Oil prices have jumped to approach $54 on concerns about supply from OPEC. The cartel that accounts for 40% of the global oil output has signalled that quotas are likely to remain steady in the second quarter.
“The market is well-supplied and global crude oil stocks have continued to build, now standing above their five-year average,’’ OPEC President Sheikh Ahmad Fahd al-Ahmad al-Sabah said today in an e-mail. OPEC is already pumping at near-maximum capacity as the cartel produces almost 29.5 million barrels and keeps a surplus of 2 million barrels a day to tap if it wishes to boost supply.
Iran along with Qatar and Venezuela also take a stand against raising OPEC production.

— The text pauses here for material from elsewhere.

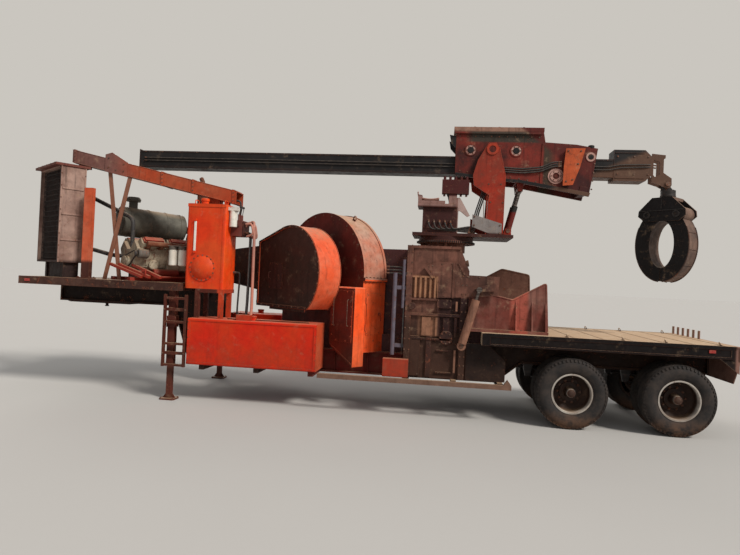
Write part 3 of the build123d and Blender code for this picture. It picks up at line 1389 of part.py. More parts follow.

The International Energy Agency projects global oil consumption to total 84 million barrels a day in 2005, a 1.8 percent increase from 2004. Slowdown in supply growth can leave the market strained to meet growing demand from expanding Chinese and US economies.
The next OPEC meeting is to take place on March 16, in Isfahan, Iran. So far analysts have expected the cartel to keep its quotas unchanged or to boost production.
U.S. Treasury Secretary John Snow said on Sunday that oil prices were "way, way too high," but that the U.S. economy was strong enough to ward off the negative impact on growth.